Cronaca

Nessuna estorsione in oratorio
"Sentenza coraggiosa e giusta"

Imputato assolto "perchè il fatto non sussiste"

Quando ha sentito pronunciare sentenza di assoluzione si è commosso, e una volta fuori dall’aula ha ringraziato il suo legale, l’avvocato Massimo Tabaglio, e ha abbracciato i suoi genitori e la moglie, che gli sono stati sempre vicini.

Nessuna estorsione è avvenuta all’oratorio San Francesco del quartiere Zaist tra la fine del 2019 e il luglio del 2022. Il giudice ha assolto “perchè il fatto non sussiste”, un 29enne straniero nato a Cremona, che secondo l’accusa, che per lui aveva chiesto una pena di tre anni, quattro mesi e 400 euro di multa, aveva approfittato della fragilità di un 30enne cremonese per farsi consegnare del denaro. Somme via via crescenti, fino ad arrivare ad un ammontare complessivo di 28.350 euro.

Una sentenza coraggiosa e giusta che onora la giustizia“, ha commentato l’avvocato Tabaglio. “L’assoluzione ha confermato la veridicità dei fatti che si sono susseguiti nel periodo contestato. “Quei soldi usciti dal conto corrente era denaro finito altrove, e non certamente nelle mani del mio assistito”. Durante il lungo processo, la difesa “è riuscita a replicare e a comprovare che nei confronti dell’imputato non sussistevano i requisiti della violenza e della minaccia che caratterizzano il reato di estorsione e che nessun profitto è stato ottenuto da parte dello stesso”.

Giustizia è stata fatta, sentivo che sarebbe andata bene“, ha commentato da parte sua l’imputato. “So di non aver sbagliato e quindi automaticamente so che non dovevo essere giudicato colpevole”.

L’avvocato Tabaglio

I due ragazzi, che abitavano nello stesso quartiere, si erano conosciuti all’oratorio. Inizialmente, secondo la versione dell’accusa, il 29enne aveva chiesto piccole somme per urgenze momentanee, ma poi le richieste erano diventate sempre più costanti e consistenti, con chiamate quasi tutti i fine settimana. Il 30enne, parte civile attraverso l’avvocato Vito Alberto Spampinato, aveva testimoniato in aula sostenendo di essersi lasciato intimorire. “Gli dicevo di sì perchè mi faceva paura”, aveva detto.

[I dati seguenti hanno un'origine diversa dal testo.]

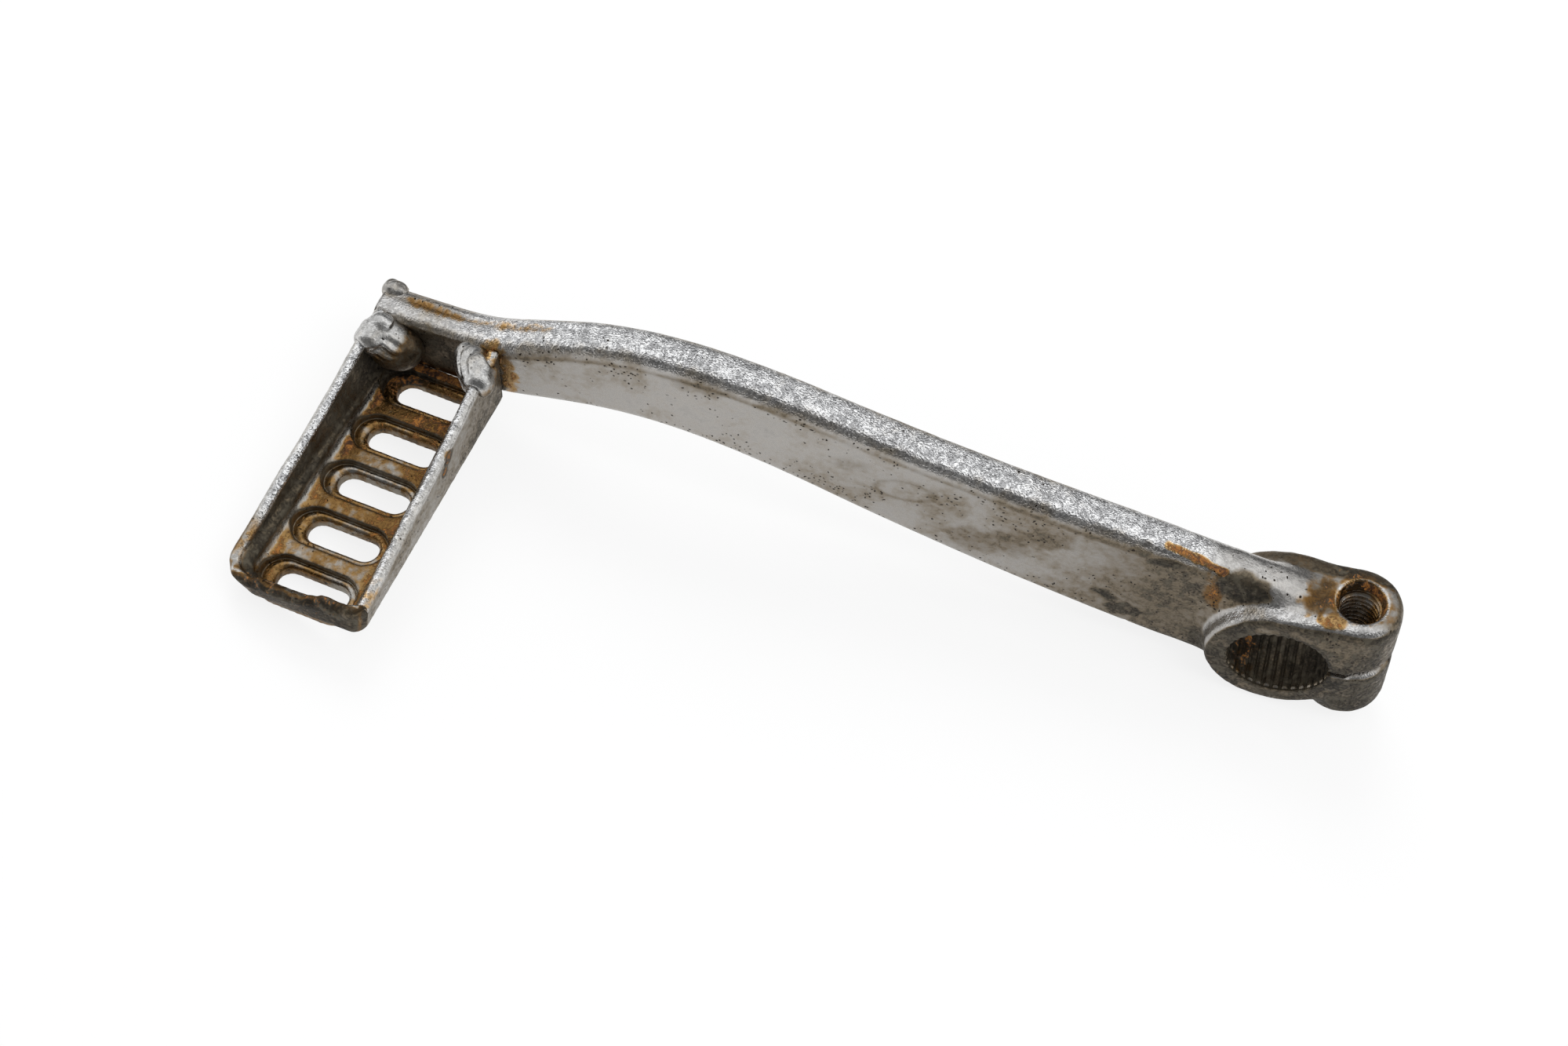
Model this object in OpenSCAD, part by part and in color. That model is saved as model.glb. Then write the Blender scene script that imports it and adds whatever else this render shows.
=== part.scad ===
/* [Clamp eye] */
// Bore across the tips of the serrations
bore_d = 18.4; // [15:0.1:18.6]
// Depth of each serration
serration_depth = 0.5; // [0.3:0.05:0.7]
// Number of serrations round the bore
serration_count = 36; // [24:1:44]
// Part of each pitch that is left as a flat tip
tip_share = 0.44; // [0.4:0.01:0.6]
// Outside diameter of the eye
eye_d = 27.4; // [26:0.1:30]
// Length of the eye along the shaft
eye_len = 16.2; // [14:0.1:20]
// Rounding of the eye's rims
eye_edge_r = 1.1; // [0.6:0.1:1.5]
// Width of the saw slit
slit_w = 1.6; // [1:0.1:2.4]
// Radius of the sweep from the arm's face out to the eye
eye_sweep_r = 3.2; // [2:0.1:3.6]

/* [Pinch bolt lugs] */
// Distance from the shaft's axis to the pinch bolt's axis
bolt_offset = 12.4; // [12.2:0.1:12.6]
// Width of the lugs, across the pinch bolt
lug_w = 15.6; // [14:0.1:16]
// Top of the threaded lug above the middle of the slit
lug_top = 13.5; // [13.2:0.1:13.6]
// Underside of the lower lug below the middle of the slit
lug_bottom = 14.6; // [13.8:0.1:16]
// Rounding of the lugs' outer edges
lug_edge_r = 2; // [1:0.1:2.6]
// Bore of the threaded lug
thread_d = 6.8; // [6:0.1:7.2]
// Shallow counterbore over the thread
counterbore_d = 8.5; // [8:0.1:9.4]
// Depth of that counterbore
counterbore_depth = 2.4; // [1:0.1:4]
// Clearance hole through the lower lug
bolt_clear_d = 9; // [8.8:0.1:9.2]

/* [Arm] */
// Thickness of the forged arm
arm_t = 8; // [6:0.1:10]
// Rounding of the arm's edges
arm_edge_r = 2.3; // [1:0.1:2.9]
// Height of the arm's middle over the shaft's axis, at the shaft
root_z = 1.2; // [0.8:0.1:1.6]
// Distance back to the steepest point of the arm
mid_at = 84; // [76:1:92]
// Height of the arm's middle there
mid_z = 29.4; // [24:0.1:33]
// Slope of the arm there
mid_slope = 0.43; // [0.3:0.01:0.5]
// Distance back to the crest of the arm
crest_at = 124; // [116:1:130]
// Height of the arm's middle at the crest
crest_z = 40.1; // [36:0.1:44]
// Distance back to the start of the level end that carries the pad
seat_at = 156; // [152:1:158]
// Height of the arm's middle at that end
seat_z = 36; // [34:0.1:38]
// Depth of the arm at the eye
root_depth = 28.2; // [27:0.1:28.6]
// Depth of the arm at its steepest point
mid_depth = 22.2; // [18:0.1:24]
// Depth of the arm at its crest
crest_depth = 17.8; // [15:0.1:20]
// Depth of the arm where it carries the pad
seat_depth = 13.4; // [12.6:0.1:15]

/* [Foot pad] */
// Height of the pad's tread face over the arm's underside
seat_sink = 0.9; // [0.5:0.1:1.4]
// Distance back from the shaft's axis to the pad's near wall
pad_at = 145.6; // [143:0.1:149]
// Turn of the pad and of the arm's end, seen from above
pad_yaw = 10; // [6:0.5:12]
// Width of the tray at its base, at the arm
pad_w = 24.4; // [22:0.1:28]
// How much wider the base is at its outer end, towards the shaft
pad_flare = 1.2; // [0:0.1:2]
// Length of the tray, out from the arm
pad_len = 55.2; // [54:0.1:60]
// Thickness of the tray's floor
floor_t = 2.2; // [1.8:0.1:2.6]
// Thickness of the tray's walls
wall_t = 2.2; // [1.8:0.1:2.6]
// Height of the walls at the arm
wall_h_arm = 15.4; // [14:0.1:16.5]
// Height of the walls at the outer end
wall_h_end = 6; // [5:0.1:8]
// How far the rear wall's rim leans out at the arm
lean_arm = 0.5; // [0:0.1:1.5]
// How far the rear wall's rim leans out at the outer end
lean_end = 1.8; // [1:0.1:2.6]
// How far the rims of the end wall and of the wall on the shaft's side lean out
lean_front = 0.6; // [0:0.1:1.5]
// Radius of the tray's rear outer corner
pad_corner_r = 4.6; // [4:0.1:6]
// Radius of the tray's outer corner on the shaft's side
pad_toe_r = 2.8; // [2.2:0.1:6]
// Rounding between the tray's base and its walls, outside
pad_base_r = 1.7; // [1:0.1:1.8]
// Rounding between the tray's floor and its walls, inside
pad_inner_r = 2.4; // [1.6:0.1:2.8]
// Number of slots
slot_count = 5; // [3:1:5]
// Distance from slot to slot
slot_pitch = 10.95; // [10.6:0.05:11.1]
// Distance from the arm to the middle of the first slot
slot_first = 6; // [5.6:0.1:6.2]
// Distance of the slots from the tray's middle, towards the shaft
slot_shift = 0.5; // [0:0.1:1]
// Width of each slot
slot_w = 4.8; // [4:0.1:5.4]
// Length of each slot, end to end
slot_len = 14; // [11:0.1:15]
// Width of the pressed recess round each slot
recess_w = 7.8; // [7:0.1:8.2]
// Length of that recess, end to end
recess_len = 18.4; // [17:0.1:18.8]
// Depth of the recess below the tray's floor
recess_depth = 1.5; // [1:0.1:1.7]
// How far the rim of each slot stands out of the tread
tread_rim_h = 1.2; // [0.6:0.1:1.6]
// How far that rim is wider than the recess, each side
tread_rim_w = 0.7; // [0.5:0.1:0.8]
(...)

L’imputato, invece, si era difeso, dicendo che l’amico gli doveva 700 euro per una vincita alla schedina. “Ogni tanto capitava”, aveva raccontato, “che, sempre con rispetto, gli chiedessi quei soldi che mi doveva, ma le telefonate  che gli facevo erano solo per organizzare i gruppi per le partite di calcetto. Non l’ho mai minacciato, nè danneggiato in alcun modo. Quei 700 euro non me li ha mai dati. Diceva che doveva fare dei lavori in casa, ma l’ho visto in giro con l’auto nuova. Sapevo anche che doveva dei soldi ad altri ragazzi nel giro delle scommesse“.

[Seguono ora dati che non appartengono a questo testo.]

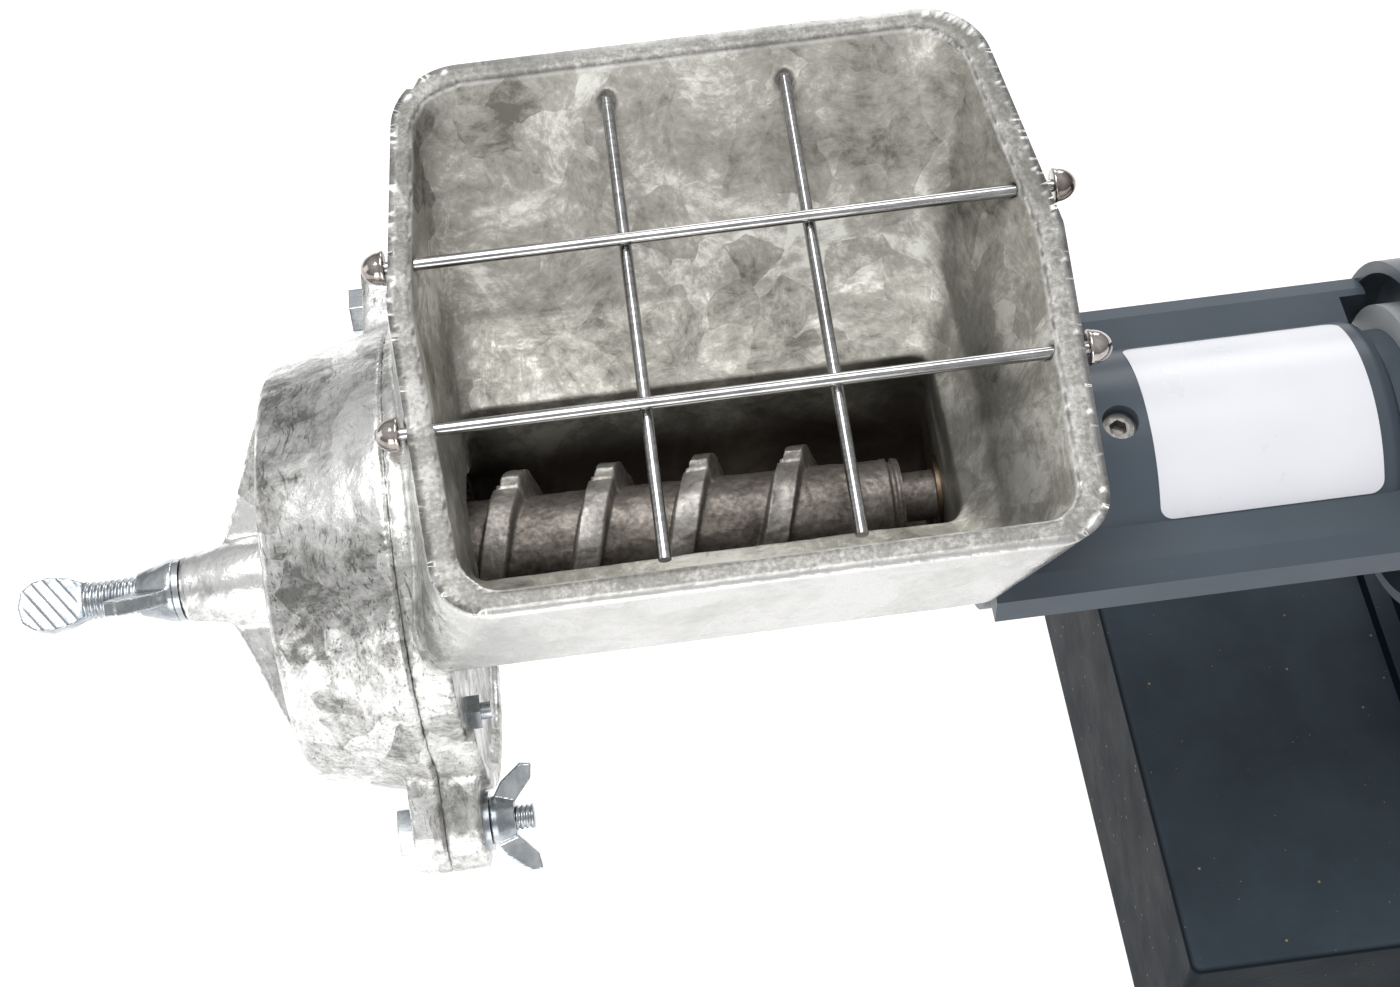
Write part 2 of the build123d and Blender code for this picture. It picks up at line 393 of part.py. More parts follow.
z0, z1 = BASE_TOP - SKIRT, BASE_TOP
pan = bx(BASE_X0, BASE_X1, -BASE_HY, BASE_HY, z0, z1)
ve = pan.edges().filter_by(Axis.Z)
pan = fillet(ve, 3.0)
pan = fillet(pan.faces().sort_by(Axis.Z)[-1].edges(), 2.2)
pan = pan - bx(BASE_X0 + SHEET, BASE_X1 - SHEET, -BASE_HY + SHEET, BASE_HY - SHEET, z0 - 1, z1 - SHEET)
lips = bx(BASE_X0 + 1, BASE_X0 + 26, -BASE_HY + 1, BASE_HY - 1, z0, z0 + SHEET) + bx(BASE_X1 - 26, BASE_X1 - 1, -BASE_HY + 1, BASE_HY - 1, z0, z0 + SHEET)
pan = pan + lips
foot_pts = [(BASE_X0 + 15, -BASE_HY + 17), (BASE_X0 + 15, BASE_HY - 17), (BASE_X1 - 15, -BASE_HY + 17), (BASE_X1 - 15, BASE_HY - 17)]
for p in foot_pts:
    pan = pan - cz(2.7, z0 - 1, z0 + 4, *p)
for p in ped_holes:
    pan = pan - cz(3.4, z1 - 4, z1 + 1, *p)
node("base_pan", pan)
node("rubber_feet", *[Pos(p[0], p[1], z0 - FOOT_H / 2) * Cone(9.5, 12.0, FOOT_H) - cz(2.6, z0 - 8, z0 + 1, *p) - cz(5.4, z0 - FOOT_H - 1, z0 - 8, *p) for p in foot_pts])
node("foot_screws", *[cz(4.8, z0 - 10.5, z0 - 8, *p) + cz(2.5, z0 - 8, z0 + 6, *p) for p in foot_pts])

# ================================================================ write every node, origin at the bench under the middle
SHIFT = Location((-X_MID, 0, AXIS_H))
for name, solids in NODES.items():
    moved = [s.moved(SHIFT) for s in solids]
    shape = moved[0] if len(moved) == 1 else Compound(children=moved)
    export_step(shape, "parts/" + name + ".step")
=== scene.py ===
import bpy, bmesh, math, random
import numpy as np
from mathutils import Vector, Matrix, noise, kdtree


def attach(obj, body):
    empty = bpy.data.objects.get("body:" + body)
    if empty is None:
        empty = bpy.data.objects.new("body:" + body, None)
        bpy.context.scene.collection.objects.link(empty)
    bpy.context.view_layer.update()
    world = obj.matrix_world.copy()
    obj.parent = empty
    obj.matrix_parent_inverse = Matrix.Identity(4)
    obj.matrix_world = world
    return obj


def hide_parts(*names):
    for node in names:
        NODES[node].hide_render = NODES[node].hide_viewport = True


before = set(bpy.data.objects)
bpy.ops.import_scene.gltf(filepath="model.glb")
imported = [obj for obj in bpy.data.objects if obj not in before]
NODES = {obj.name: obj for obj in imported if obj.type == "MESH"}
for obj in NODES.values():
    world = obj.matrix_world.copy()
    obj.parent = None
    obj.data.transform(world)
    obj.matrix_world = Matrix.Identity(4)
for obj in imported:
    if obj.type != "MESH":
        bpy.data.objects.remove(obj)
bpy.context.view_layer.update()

XM, ZH = 181.0, 231.0            # shaft frame (mm) to row frame (m)
sc = bpy.context.scene

def row(P):
    P = np.asarray(P, float).reshape(-1, 3)
    return (P + np.array([-XM, 0.0, ZH])) / 1000.0

def to_mm(P):
    return np.asarray(P, float).reshape(-1, 3) * 1000.0 - np.array([-XM, 0.0, ZH])

# ------------------------------------------------------------------ mesh helpers
def new_obj(name, verts_mm, faces, smooth=True, angle=None):
    me = bpy.data.meshes.new(name)
    me.from_pydata([tuple(v) for v in row(verts_mm)], [], faces)
    me.validate()
    me.update()
    o = bpy.data.objects.new(name, me)
    sc.collection.objects.link(o)
    shade(o, angle if smooth else 0.0)
    return o

def shade(o, angle=None):
    me = o.data
    for p in me.polygons:
        p.use_smooth = True
    if angle is not None:
        me.set_sharp_from_angle(angle=math.radians(angle))

def coords(o):
    a = np.empty(len(o.data.vertices) * 3)
    o.data.vertices.foreach_get("co", a)
    return a.reshape(-1, 3)

def set_coords(o, co):
    o.data.vertices.foreach_set("co", co.ravel())
    o.data.update()

def normals(o):
    a = np.empty(len(o.data.vertices) * 3)
    o.data.vertex_normals.foreach_get("vector", a)
    return a.reshape(-1, 3)

def set_attr(o, name, vals):
    at = o.data.attributes.get(name) or o.data.attributes.new(name, "FLOAT", "POINT")
    at.data.foreach_set("value", np.asarray(vals, np.float32))

def weld(me, d=1e-5):
    bm = bmesh.new(); bm.from_mesh(me)
    bmesh.ops.remove_doubles(bm, verts=bm.verts, dist=d)
    bm.to_mesh(me); bm.free(); me.update()

def cad_copy(node, name):
    o = NODES[node].copy(); o.data = NODES[node].data.copy()
    o.name = name; o.data.name = name
    for k in list(o.keys()):
        if k.startswith("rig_"):
            del o[k]
    o.parent = None; o.matrix_world = Matrix.Identity(4)
    sc.collection.objects.link(o)
    weld(o.data)
    o.data.materials.clear()
    return o

def remeshed(node, name, voxel):
    o = cad_copy(node, name)
    m = o.modifiers.new("r", "REMESH"); m.mode = "VOXEL"; m.voxel_size = voxel / 1000.0; m.adaptivity = 0.0
    dg = bpy.context.evaluated_depsgraph_get()
    me = bpy.data.meshes.new_from_object(o.evaluated_get(dg))
    o.modifiers.clear()
    o.data = me
    me.name = name
    return o

def edges_of(o):
    e = np.empty(len(o.data.edges) * 2, np.int64)
    o.data.edges.foreach_get("vertices", e)
    return e.reshape(-1, 2)

def relax(o, it, w=None, lam=0.5):
    """Plain Laplacian smoothing, weighted per vertex, volume kept by an outward back-step."""
    e = edges_of(o); co = coords(o); n = len(co)
    deg = np.bincount(e.ravel(), minlength=n).astype(float)[:, None]; deg[deg == 0] = 1
    if w is None: w = np.ones(n)
    w = w[:, None]
    for k in range(it):
        for f in (lam, -lam * 0.96):
            s = np.zeros_like(co)
            for c in range(3):
                s[:, c] = np.bincount(e[:, 0], co[e[:, 1], c], n) + np.bincount(e[:, 1], co[e[:, 0], c], n)
            co = co + w * f * (s / deg - co)
    set_coords(o, co)

def fbm(P, scale, octaves=3, seed=0.0):
    out = np.empty(len(P))
    off = Vector((seed * 7.3, seed * 3.1, seed * 5.7))
    for i, p in enumerate(P):
        q = Vector(p) * scale + off
        v = noise.noise(q); a = 0.5; s = 2.0
        for k in range(octaves - 1):
            v += a * noise.noise(q * s); a *= 0.5; s *= 2.0
        out[i] = v
    return out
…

Dichiarazioni limpide“, quelle del 29enne, secondo l’avvocato Tabaglio. “Non ci sono state minacce e non ci sono state violenze fisiche o psicologiche. Quei 700 euro erano dovuti al mio cliente, ma non gli sono mai stati dati. L’amico gli aveva detto che non poteva perchè aveva altri debiti in giro“. Il legale ha ricordato anche la testimonianza dell’ex parroco dell’oratorio, che ha esaltato la figura dell’imputato, dicendo che in lui aveva fiducia e che lo aveva fatto diventare un punto di riferimento”.

“In questa vicenda”, secondo la difesa, “c’è stato del dolo. Al mio assistito, un ragazzo che lavora e che ha riportato una versione dei fatti che corrisponde al vero, è stata buttata addosso un’accusa grave per un reato che non ha commesso“. E il giudice gli ha dato ragione. Tra 90 giorni la motivazione della sentenza.